Lollobrigida, whose glittering career started in 1947, said through her lawyers that she was “disappointed but not resigned” at a verdict she said injured her dignity.
In 1955 Lollobrigida starred in the film called “La Donna Piu Bella del Mondo” (The World’s Most Beautiful Woman), which became her signature movie.
The daughter of a furniture manufacturer from a mountain village outside Rome, Subiaco, she made over 60 films including some during the 1990s. Since retiring from the cinema, Lollobrigida has tried her hand as a photographer, sculptor, photojournalist and a fashion and cosmetics executive. The diva was divorced in 1971 after a 22-year marriage to a Yugoslav doctor, by whom she had her son.
In 2006, at the age of 79, she married a Spanish property entrepreneur 34 years her junior whom she had known for 22 years, but the marriage was soon annulled by a Vatican court.
In recent years, increasing physical and mental fragility has kept her out of the public eye.
A sloe-eyed, buxom brunette, La Lollo’s Hollywood breakout role came in the John Huston film “Beat the Devil” (1953).
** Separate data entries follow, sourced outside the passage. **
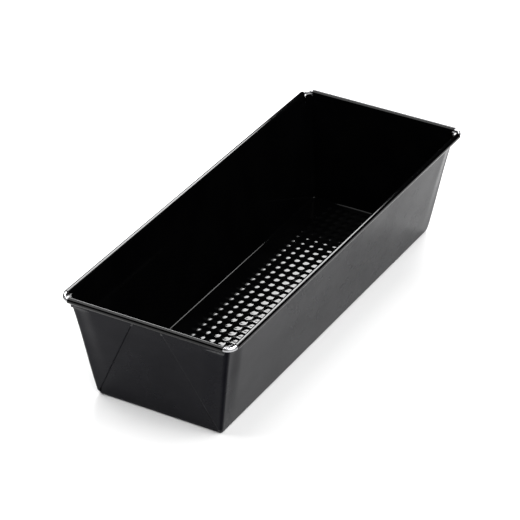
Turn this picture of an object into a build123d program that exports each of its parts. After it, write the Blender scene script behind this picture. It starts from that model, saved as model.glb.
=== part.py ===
from build123d import *
import os
from math import atan2, cos, degrees, radians, sin

# Folded sheet-metal loaf pan with a wired rim. Millimetres, +Z up.
# X runs along the pan's length, Y across it. The origin is the middle of the
# underside, so the pan rests on the plane z = 0.

# --- driving dimensions -------------------------------------------------------

SHEET = 0.5                   # thickness of the one sheet that the pan is folded from

RIM_HEIGHT = 71.9             # base to the centre line of the rim wire
FOOT_HALF_LENGTH = 137.3      # outside of the end walls, carried down to the base
FOOT_HALF_WIDTH = 43.5        # outside of the side walls, carried down to the base
RIM_HALF_LENGTH = 150.7       # outside of the end walls, carried up to RIM_HEIGHT
RIM_HALF_WIDTH = 56.8         # outside of the side walls, carried up to RIM_HEIGHT
WALL_TOP = 69.6               # top edge of the sheet at the four corners
FOOT_CORNER = 2.2             # outside radius of the upright corner folds at the base
RIM_CORNER = 3.7              # the same radius, at RIM_HEIGHT
FLOOR_BEND = 1.2              # inside radius between the floor and the walls

WIRE_DIAMETER = 2.8           # rim wire
WIRE_CLEARANCE = 0.05         # between the wire and the hem around it
WIRE_CORNER = 5.5             # centre-line radius where the wire turns a corner

HEM_SWEEP = 225               # degrees that a hem curls on from its highest line
HEM_ROOT = 66.0               # height where a hem's strip joins its wall
END_HEM_HALF = 53.0           # half the length of the hems on the end walls
SIDE_HEM_HALF = 146.2         # half the length of the hems on the side walls

EAR_STEP = 1.1                # two folded layers lying on the outside of an end wall
EAR_FOOT = 1.5                # height where an ear begins, above the corner's bend
EAR_TOP = 69.0                # top edge of the ears, just under the hem
EAR_TIP = 9.6                 # distance of an ear's tip from the pan's centre plane
EAR_FOLD = 0.45               # rounding along the ear's free fold

BUMP_PITCH = 7.0              # square grid of round bumps pressed up into the floor
BUMPS_ALONG = 38
BUMPS_ACROSS = 9
BUMP_HEIGHT = 0.3
BUMP_RADIUS = 2.9             # where a bump meets the flat of the floor

# --- worked out from them ------------------------------------------------------

END_LEAN = degrees(atan2(RIM_HALF_LENGTH - FOOT_HALF_LENGTH, RIM_HEIGHT))
SIDE_LEAN = degrees(atan2(RIM_HALF_WIDTH - FOOT_HALF_WIDTH, RIM_HEIGHT))
HEM_RADIUS = WIRE_DIAMETER / 2 + WIRE_CLEARANCE + SHEET / 2
BUMP_SPHERE = (BUMP_RADIUS ** 2 + BUMP_HEIGHT ** 2) / (2 * BUMP_HEIGHT)


def at_height(foot, rim, z):
    """Size at height z of something that grows evenly from the base to the rim."""
    return foot + (rim - foot) * z / RIM_HEIGHT


def mid_sheet(rim, lean):
    """Middle of a wall's sheet at RIM_HEIGHT, measured level."""
    return rim - SHEET / 2 / cos(radians(lean))


def wire_line(rim, lean):
    """Centre line of the rim wire, where a wall's middle runs tangent into its hem."""
    return mid_sheet(rim, lean) + HEM_RADIUS / cos(radians(lean))


def tapered_block(low, high, inset=0.0, end_step=0.0):
    """Solid of the pan's outside form, drawn in by inset, or out at its ends by end_step."""
    sections = []
    for z in (low, high):
        length = at_height(FOOT_HALF_LENGTH, RIM_HALF_LENGTH, z) + end_step
        width = at_height(FOOT_HALF_WIDTH, RIM_HALF_WIDTH, z)
        length -= inset / cos(radians(END_LEAN))
        width -= inset / cos(radians(SIDE_LEAN))
        corner = at_height(FOOT_CORNER, RIM_CORNER, z) - inset
        sections.append(Pos(0, 0, z) * RectangleRounded(2 * length, 2 * width, corner))
    return loft(sections, ruled=True)


def round_foot(block, radius):
    """Round the lowest edges of a tapered block."""
    return fillet(block.faces().sort_by(Axis.Z)[0].edges(), radius)


def tub():
    """Floor and four leaning walls, with the cavity still full."""
    return round_foot(tapered_block(0, WALL_TOP), FLOOR_BEND + SHEET)


def cavity():
    """Everything inside the sheet's inner surface."""
    above_rim = RIM_HEIGHT + 10
    return round_foot(tapered_block(SHEET, above_rim, inset=SHEET), FLOOR_BEND)


def ear():
    """Corner gusset folded double, flat on the outside of the +X end wall, at its +Y corner."""
    slope = (FOOT_HALF_WIDTH - EAR_TIP) / EAR_TOP
    foot_y = FOOT_HALF_WIDTH - slope * EAR_FOOT
    beyond = RIM_HALF_WIDTH + 10
    inside = FOOT_HALF_LENGTH - 10
    outline = Polyline(
        (inside, foot_y, EAR_FOOT),
        (inside, EAR_TIP, EAR_TOP),
        (inside, beyond, EAR_TOP),
        (inside, beyond, EAR_FOOT),
        close=True,
    )
    region = extrude(make_face(outline), amount=RIM_HALF_LENGTH, dir=(1, 0, 0))
    plate = region & tapered_block(0, WALL_TOP, end_step=EAR_STEP)
    middle = (EAR_FOOT + EAR_TOP) / 2
    outside = at_height(FOOT_HALF_LENGTH, RIM_HALF_LENGTH, middle) + EAR_STEP
    fold_middle = Vector(outside, (foot_y + EAR_TIP) / 2, middle)
    free_fold = plate.edges().sort_by_distance(fold_middle)[0]
    return fillet(free_fold, EAR_FOLD)


def at_four_corners(shape):
    """The shape and its mirror images about the pan's two centre planes."""
    pair = [shape, mirror(shape, Plane.XZ)]
    return pair + [mirror(one, Plane.YZ) for one in pair]


def hem_section(rim, lean):
    """Edge-on face of a wall's top strip: up the wall, over the wire and curled under it."""
    upwards = Vector(sin(radians(lean)), cos(radians(lean)))
    outwards = Vector(cos(radians(lean)), -sin(radians(lean)))
    centre = Vector(wire_line(rim, lean), RIM_HEIGHT)
    tangent_point = centre - outwards * HEM_RADIUS
    rise = (tangent_point.Y - HEM_ROOT) / cos(radians(lean))
    turn = -(90 - lean + HEM_SWEEP)
    sides = []
    for offset in (-SHEET / 2, SHEET / 2):
        bend = tangent_point + outwards * offset
        run = Line(bend - upwards * rise, bend)
        curl = JernArc(bend, upwards, HEM_RADIUS - offset, turn)
        sides.append((run, curl))
    (inner_run, inner_curl), (outer_run, outer_curl) = sides
    root = Line(inner_run @ 0, outer_run @ 0)
    lip = Line(inner_curl @ 1, outer_curl @ 1)
    return make_face([inner_run, inner_curl, outer_run, outer_curl, root, lip])


def end_hem():
    """Rolled hem on the +X end wall."""
    section = hem_section(RIM_HALF_LENGTH, END_LEAN)
    return extrude(Plane.XZ * section, amount=END_HEM_HALF, both=True)


def side_hem():
    """Rolled hem on the +Y side wall."""
    section = hem_section(RIM_HALF_WIDTH, SIDE_LEAN)
    return extrude(Plane.YZ * section, amount=SIDE_HEM_HALF, both=True)


def bump(radius, floor):
    """Dome of the given sphere radius, cut off level at floor."""
    centre = SHEET + BUMP_HEIGHT - BUMP_SPHERE
    keep = Box(20, 20, 20, align=(Align.CENTER, Align.CENTER, Align.MIN))
    return (Pos(0, 0, centre) * Sphere(radius)) & (Pos(0, 0, floor) * keep)


def pan_sheet():
    """The whole folded sheet: floor with bumps, walls, ears and hems."""
    sheet = tub() + at_four_corners(ear())
    sheet -= cavity()
    sheet += [end_hem(), mirror(end_hem(), Plane.YZ)]
    sheet += [side_hem(), mirror(side_hem(), Plane.XZ)]
    places = list(GridLocations(BUMP_PITCH, BUMP_PITCH, BUMPS_ALONG, BUMPS_ACROSS))
    sheet += [place * bump(BUMP_SPHERE, SHEET / 2) for place in places]
    sheet -= [place * bump(BUMP_SPHERE - SHEET, -1) for place in places]
    return sheet


def rim_wire():
    """Closed loop of round wire inside the hems, bare at the four corners."""
    length = 2 * wire_line(RIM_HALF_LENGTH, END_LEAN)
    width = 2 * wire_line(RIM_HALF_WIDTH, SIDE_LEAN)
    loop = RectangleRounded(length, width, WIRE_CORNER)
    path = Pos(0, 0, RIM_HEIGHT) * loop.wire()
    start = Plane(origin=path @ 0, z_dir=path % 0)
    return sweep(start * Circle(WIRE_DIAMETER / 2), path=path)


os.makedirs("parts", exist_ok=True)
for name, make in {"pan_sheet": pan_sheet, "rim_wire": rim_wire}.items():
    shape = make()
    solids = shape.solids()
    print(name, "solids", len(solids), "volume", round(sum(s.volume for s in solids), 1))
    part = solids[0] if len(solids) == 1 else Compound(children=solids)
    export_step(part, f"parts/{name}.step")
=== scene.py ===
"""Looks of the folded loaf pan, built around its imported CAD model.

Sizes are in millimetres in the CAD frame, and become metres where meshes are made.
"""
import math

import bmesh
import bpy
import numpy as np
from mathutils import Matrix, Quaternion, Vector


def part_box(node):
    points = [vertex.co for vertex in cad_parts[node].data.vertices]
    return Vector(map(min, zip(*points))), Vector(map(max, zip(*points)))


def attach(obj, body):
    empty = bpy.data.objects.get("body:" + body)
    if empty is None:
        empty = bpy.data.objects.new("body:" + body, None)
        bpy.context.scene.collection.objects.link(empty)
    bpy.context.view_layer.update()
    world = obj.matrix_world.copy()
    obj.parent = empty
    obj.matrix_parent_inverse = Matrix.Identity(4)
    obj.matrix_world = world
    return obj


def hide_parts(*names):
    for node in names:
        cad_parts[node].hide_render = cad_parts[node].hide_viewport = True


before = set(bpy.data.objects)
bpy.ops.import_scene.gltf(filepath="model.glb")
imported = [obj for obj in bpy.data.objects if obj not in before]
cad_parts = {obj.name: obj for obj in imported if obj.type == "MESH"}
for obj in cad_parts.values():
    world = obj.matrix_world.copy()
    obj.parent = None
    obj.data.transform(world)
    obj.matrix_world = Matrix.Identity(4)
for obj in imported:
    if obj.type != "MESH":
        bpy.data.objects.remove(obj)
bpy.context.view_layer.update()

MM = 0.001                                  # one millimetre, in metres

# --- sizes --------------------------------------------------------------------
# The rim wire's line comes from the CAD model; the sheet's form repeats the part's.

wire_low, wire_high = (1000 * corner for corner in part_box("rim_wire"))
WIRE_RADIUS = (wire_high.z - wire_low.z) / 2
RIM_Z = (wire_high.z + wire_low.z) / 2
WIRE_X = wire_high.x - WIRE_RADIUS          # centre line of the wire, along the ends
WIRE_Y = wire_high.y - WIRE_RADIUS          # and along the sides
WIRE_CORNER = 5.5                           # its radius where it turns a corner

SHEET = 0.5                                 # thickness
CLEARANCE = 0.05                            # between the wire and the hem round it
CURL = WIRE_RADIUS + CLEARANCE + SHEET / 2  # middle of the hem's sheet round the wire
HEM_SWEEP = 225                             # degrees that a hem curls on from its highest line
CURL_TURN = math.radians(90 + HEM_SWEEP)    # and from where it leaves the wall
FOOT_X, FOOT_Y = 137.3, 43.5                # outside of the walls, carried down to the base
TOP_X, TOP_Y = 150.7, 56.8                  # and carried up to the wire's height
LEAN_X = math.atan2(TOP_X - FOOT_X, RIM_Z)
LEAN_Y = math.atan2(TOP_Y - FOOT_Y, RIM_Z)
SHEET_X = SHEET / math.cos(LEAN_X)          # the walls' thickness, measured level
SHEET_Y = SHEET / math.cos(LEAN_Y)
CORNER_LOW, CORNER_HIGH = 2.2, 3.7          # outside radius of an upright corner, base and rim
CORNER_LEAST = 0.35                         # and the least, round the floor's bend
INNER_LEAST = 0.2                           # least inside radius of a corner
BEND = 1.2                                  # inside radius of the floor's bend
WALL_TOP = 69.6
CORNER_TOP = 72.3                           # a tab at the corner reaches up behind the wire
TAB_RISE, TAB_FALL = (0, 0.08), (0.85, 1)   # its two ends, as shares of the way round the corner
HEM_X = 146.2                               # half length of the side hems

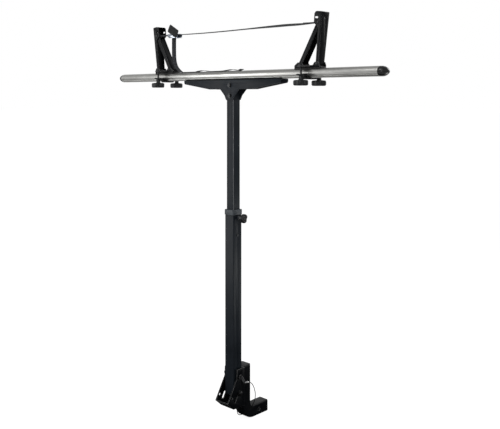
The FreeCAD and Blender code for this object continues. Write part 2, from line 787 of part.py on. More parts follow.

In 1961, she won a Golden Globe with “Come September,” co-starring Rock Hudson.
With her earthy good looks, she embodied the prototype of Italian beauty. Her distinctive short hairdo was especially influential. It quickly spread across Italy in the 1960s and was referred to as the “lollo.”
“I’ve had many lovers and still have romances. I am very spoiled. All my life, I’ve had too many admirers,” she said in an interview in 2000.